Locate all lines with the word "pose". Copy them.
------ RECORDS FOR THE TASK ------
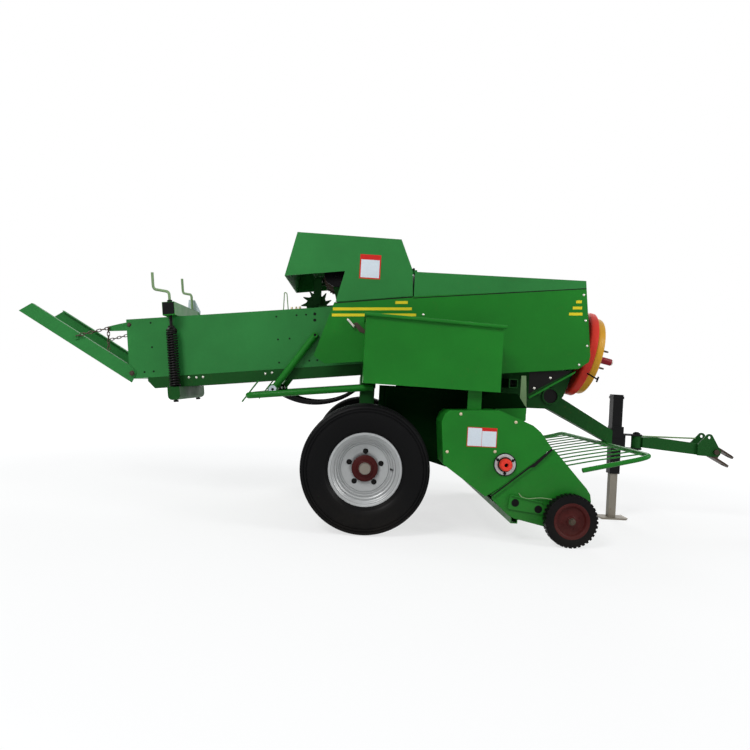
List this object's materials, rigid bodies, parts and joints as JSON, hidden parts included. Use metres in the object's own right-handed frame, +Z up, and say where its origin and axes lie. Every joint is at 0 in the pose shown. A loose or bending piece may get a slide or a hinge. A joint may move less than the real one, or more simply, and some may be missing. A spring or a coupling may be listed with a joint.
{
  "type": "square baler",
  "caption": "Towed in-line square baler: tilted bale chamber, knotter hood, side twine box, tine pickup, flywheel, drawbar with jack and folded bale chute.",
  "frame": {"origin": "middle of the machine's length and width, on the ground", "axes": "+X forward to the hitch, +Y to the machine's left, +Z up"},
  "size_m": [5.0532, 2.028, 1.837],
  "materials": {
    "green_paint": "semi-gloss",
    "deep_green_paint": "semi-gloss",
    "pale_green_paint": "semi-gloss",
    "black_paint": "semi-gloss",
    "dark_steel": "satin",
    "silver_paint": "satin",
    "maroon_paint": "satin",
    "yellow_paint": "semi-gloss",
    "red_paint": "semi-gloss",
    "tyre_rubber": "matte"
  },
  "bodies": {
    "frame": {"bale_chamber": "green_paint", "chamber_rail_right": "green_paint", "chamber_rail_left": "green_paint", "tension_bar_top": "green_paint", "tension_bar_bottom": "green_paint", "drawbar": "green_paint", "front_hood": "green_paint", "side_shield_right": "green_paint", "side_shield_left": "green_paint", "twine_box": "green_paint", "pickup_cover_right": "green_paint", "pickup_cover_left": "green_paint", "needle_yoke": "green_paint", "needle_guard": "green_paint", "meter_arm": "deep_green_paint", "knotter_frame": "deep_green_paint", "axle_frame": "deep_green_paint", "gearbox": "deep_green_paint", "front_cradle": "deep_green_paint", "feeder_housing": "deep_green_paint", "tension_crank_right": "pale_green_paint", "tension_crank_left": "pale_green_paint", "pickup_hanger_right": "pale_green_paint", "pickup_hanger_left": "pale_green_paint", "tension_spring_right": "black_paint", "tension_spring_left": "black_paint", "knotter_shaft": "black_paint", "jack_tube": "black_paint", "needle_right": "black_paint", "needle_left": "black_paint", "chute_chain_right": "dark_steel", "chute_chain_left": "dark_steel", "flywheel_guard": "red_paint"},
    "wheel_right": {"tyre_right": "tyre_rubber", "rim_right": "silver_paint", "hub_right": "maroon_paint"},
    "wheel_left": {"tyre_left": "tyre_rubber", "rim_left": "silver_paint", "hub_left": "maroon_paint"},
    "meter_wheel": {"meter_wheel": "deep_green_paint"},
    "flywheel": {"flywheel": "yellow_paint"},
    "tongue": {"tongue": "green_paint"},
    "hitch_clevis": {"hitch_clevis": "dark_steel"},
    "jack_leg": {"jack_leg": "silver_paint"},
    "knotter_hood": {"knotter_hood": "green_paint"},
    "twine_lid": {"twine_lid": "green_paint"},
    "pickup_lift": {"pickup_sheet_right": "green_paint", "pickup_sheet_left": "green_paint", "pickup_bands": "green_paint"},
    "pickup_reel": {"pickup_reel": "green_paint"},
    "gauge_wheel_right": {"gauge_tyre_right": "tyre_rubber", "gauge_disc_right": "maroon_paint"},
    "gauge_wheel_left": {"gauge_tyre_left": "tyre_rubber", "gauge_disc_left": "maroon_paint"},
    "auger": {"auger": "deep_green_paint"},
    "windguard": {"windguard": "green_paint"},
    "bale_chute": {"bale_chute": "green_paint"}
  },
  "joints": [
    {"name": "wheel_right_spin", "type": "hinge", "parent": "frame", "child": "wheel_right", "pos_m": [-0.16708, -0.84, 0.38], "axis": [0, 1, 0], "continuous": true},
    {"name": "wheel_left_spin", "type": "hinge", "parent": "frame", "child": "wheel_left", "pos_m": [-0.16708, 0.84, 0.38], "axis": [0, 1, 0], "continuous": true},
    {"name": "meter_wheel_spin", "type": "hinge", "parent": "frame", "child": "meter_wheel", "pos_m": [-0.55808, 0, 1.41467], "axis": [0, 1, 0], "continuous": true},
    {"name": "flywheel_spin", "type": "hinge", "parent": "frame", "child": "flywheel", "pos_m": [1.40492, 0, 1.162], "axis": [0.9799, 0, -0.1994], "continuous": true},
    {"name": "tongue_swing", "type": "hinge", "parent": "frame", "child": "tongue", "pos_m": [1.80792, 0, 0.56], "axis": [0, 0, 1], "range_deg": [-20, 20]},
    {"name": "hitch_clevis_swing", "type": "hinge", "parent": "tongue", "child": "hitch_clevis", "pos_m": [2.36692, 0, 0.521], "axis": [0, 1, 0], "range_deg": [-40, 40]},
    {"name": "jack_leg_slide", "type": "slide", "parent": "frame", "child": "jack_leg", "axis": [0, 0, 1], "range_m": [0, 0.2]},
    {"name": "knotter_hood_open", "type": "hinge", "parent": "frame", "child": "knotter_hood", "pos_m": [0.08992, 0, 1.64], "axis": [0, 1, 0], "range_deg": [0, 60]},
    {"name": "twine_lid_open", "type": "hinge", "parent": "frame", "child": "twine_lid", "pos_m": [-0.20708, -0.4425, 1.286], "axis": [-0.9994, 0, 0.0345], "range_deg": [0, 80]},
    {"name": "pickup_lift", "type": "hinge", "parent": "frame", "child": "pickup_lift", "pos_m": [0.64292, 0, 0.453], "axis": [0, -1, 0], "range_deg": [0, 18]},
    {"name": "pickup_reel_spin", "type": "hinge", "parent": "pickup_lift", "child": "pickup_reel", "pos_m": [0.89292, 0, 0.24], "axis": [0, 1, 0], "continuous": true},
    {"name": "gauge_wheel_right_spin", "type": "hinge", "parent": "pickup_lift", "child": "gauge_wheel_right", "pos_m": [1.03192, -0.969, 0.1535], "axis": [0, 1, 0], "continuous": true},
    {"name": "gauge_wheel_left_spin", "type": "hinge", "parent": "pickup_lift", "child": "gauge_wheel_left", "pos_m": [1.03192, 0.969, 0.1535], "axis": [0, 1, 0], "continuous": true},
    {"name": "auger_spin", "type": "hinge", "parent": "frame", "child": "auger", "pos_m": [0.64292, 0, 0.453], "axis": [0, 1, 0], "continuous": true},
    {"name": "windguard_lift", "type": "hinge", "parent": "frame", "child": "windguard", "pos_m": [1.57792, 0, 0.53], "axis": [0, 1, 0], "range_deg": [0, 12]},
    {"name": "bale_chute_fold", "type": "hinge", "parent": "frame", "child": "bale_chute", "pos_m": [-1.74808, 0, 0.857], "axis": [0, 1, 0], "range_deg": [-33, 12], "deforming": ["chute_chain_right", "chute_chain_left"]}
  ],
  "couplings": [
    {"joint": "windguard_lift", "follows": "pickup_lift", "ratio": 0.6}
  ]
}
------
------ RECORDS FOR THE TASK ------
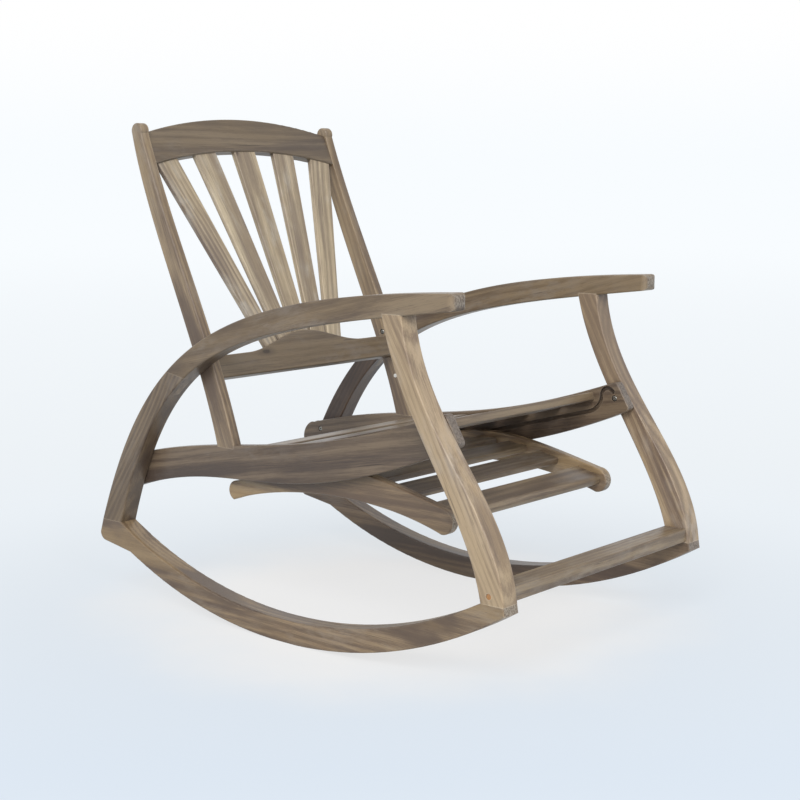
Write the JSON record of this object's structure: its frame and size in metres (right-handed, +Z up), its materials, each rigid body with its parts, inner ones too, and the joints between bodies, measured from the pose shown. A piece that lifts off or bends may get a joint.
------
▸ **SOLUTION FOR THIS PROBLEM**:
List this object's materials, rigid bodies, parts and joints as JSON, hidden parts included. Use metres in the object's own right-handed frame, +Z up, and say where its origin and axes lie. Every joint is at 0 in the pose shown. A loose or bending piece may get a slide or a hinge. A joint may move less than the real one, or more simply, and some may be missing. A spring or a coupling may be listed with a joint.
Write the JSON record of this object's structure: its frame and size in metres (right-handed, +Z up), its materials, each rigid body with its parts, inner ones too, and the joints between bodies, measured from the pose shown. A piece that lifts off or bends may get a joint.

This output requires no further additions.